§ **PROVIDED DATA**:
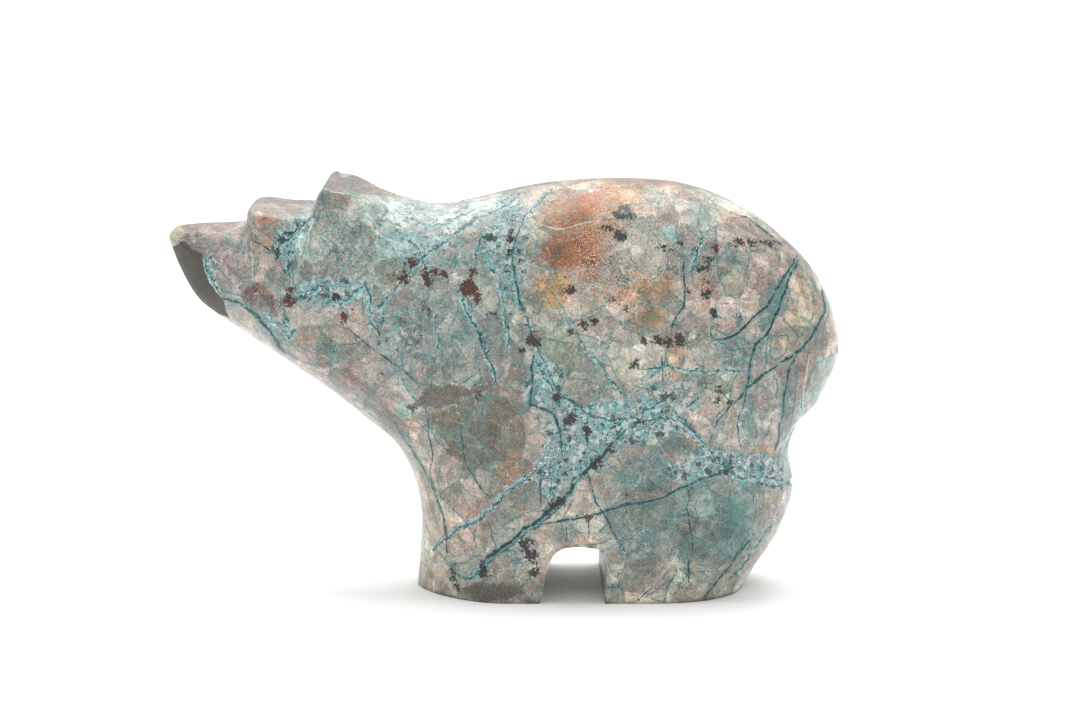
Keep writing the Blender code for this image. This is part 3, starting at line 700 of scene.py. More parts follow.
# Pale hairlines: cells per millimetre, scale, reach and detail of what bends them, half width in
# millimetres, its share that is fully pale, and strength
HAIRLINE_SCALE = 0.26
HAIRLINE_BENDS = (0.416, 0.12, 3.0)
HAIRLINE_WIDTH = 0.05
HAIRLINE_CORE = 0.25
HAIRLINE_STRENGTH = 0.40

# How much a zone at full strength adds to the noise that picks its grains or its cloud
DUST_GAIN = 0.24
RUST_GAIN = 0.24
SPECK_GAIN = 0.08
# Grains of mineral dust: the colour, its noise and the span and strength in which it shows
DUST_GRAINS = (
    ("turquoise", "turquoise grain", (0.44, 0.54, 0.75)),
    ("teal", "teal grain", (0.49, 0.57, 0.85)),
    ("dark_teal", "dark grain", (0.50, 0.58, 0.95)),
    ("white", "white grain", (0.54, 0.61, 0.85)),
)
# Crushed rock in the dust, in pieces per millimetre, with the scale, reach and detail of what
# bends it, then the chips: the colour, the part of a piece's random colour that picks it, and
# where it starts and how strongly it shows
CRUSH = 1.5
CRUSH_BENDS = (1.3, 0.60, 4.0)
CRUSHED_CHIPS = (
    ("dark_teal", 0, 0.76, 0.85),
    ("turquoise", 1, 0.68, 0.42),
    ("white", 2, 0.76, 0.42),
)
CHIP_EDGE = 0.03

# The stain beside a vein reaches so many times its half width and so many pixels more. Beside the
# turquoise veins it counts as dust, so strongly.
STAIN_REACH = (1.8, 2.0)
VEIN_DUST = 0.8
# Lines in a vein: the colour, the line's half width as a share of the band's and pixels more, its
# shift to one side as a share of the band's, its strength, and what breaks it up in which span
TURQUOISE_LINES = (
    ("turquoise", 0.48, 0.35, 0.0, 0.80, ()),
    ("white", 0.5, 0.5, -0.4, 1.0, (("white grain", "sparkle"),)),
    ("dark_teal", 0.22, 0.40, 0.35, 1.0, (("other speck", "turquoise core"),)),
)
FINE_LINES = (("teal", 0.35, 0.10, 0.0, 0.8, ()),)
DARK_LINES = (
    ("teal", 0.58, 0.05, 0.0, 0.85, ()),
    ("dark_teal", 0.42, 0.10, 0.0, 1.0, (("speck", "dark core"),)),
    ("brown_black", 0.45, 0.0, 0.0, 1.0, (("other speck", "black core"), ("band", "black width"))),
)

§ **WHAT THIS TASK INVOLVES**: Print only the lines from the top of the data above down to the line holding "HAIRLINE_STRENGTH = 0.40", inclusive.

§ **CORRECT RESULT**:
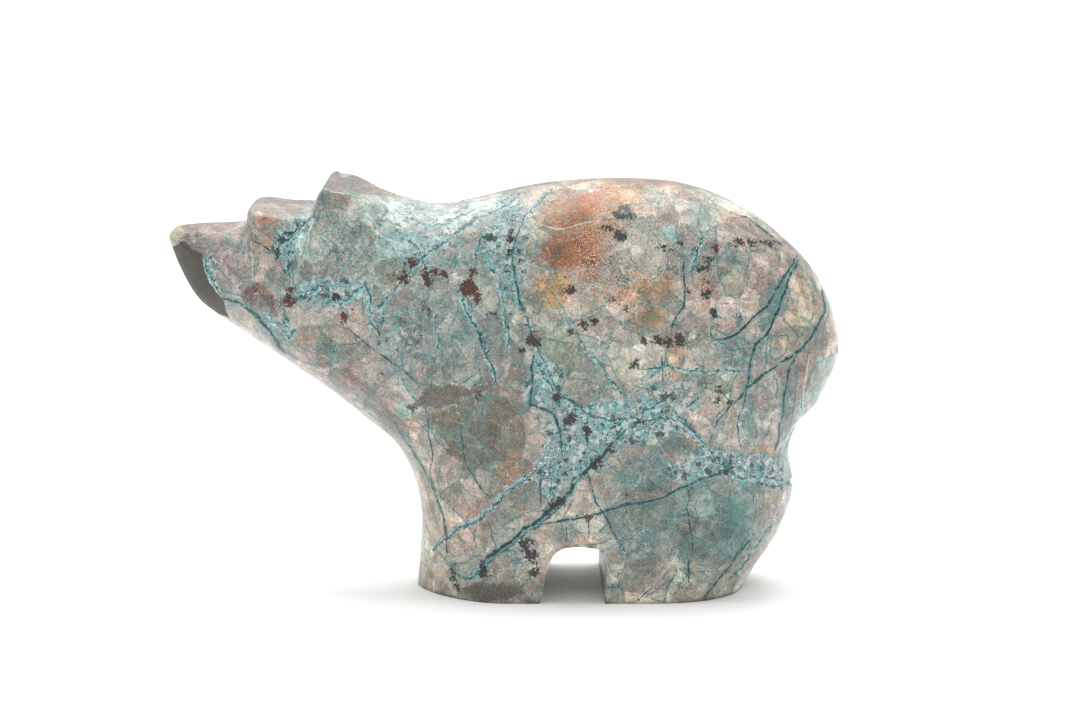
Keep writing the Blender code for this image. This is part 3, starting at line 700 of scene.py. More parts follow.
# Pale hairlines: cells per millimetre, scale, reach and detail of what bends them, half width in
# millimetres, its share that is fully pale, and strength
HAIRLINE_SCALE = 0.26
HAIRLINE_BENDS = (0.416, 0.12, 3.0)
HAIRLINE_WIDTH = 0.05
HAIRLINE_CORE = 0.25
HAIRLINE_STRENGTH = 0.40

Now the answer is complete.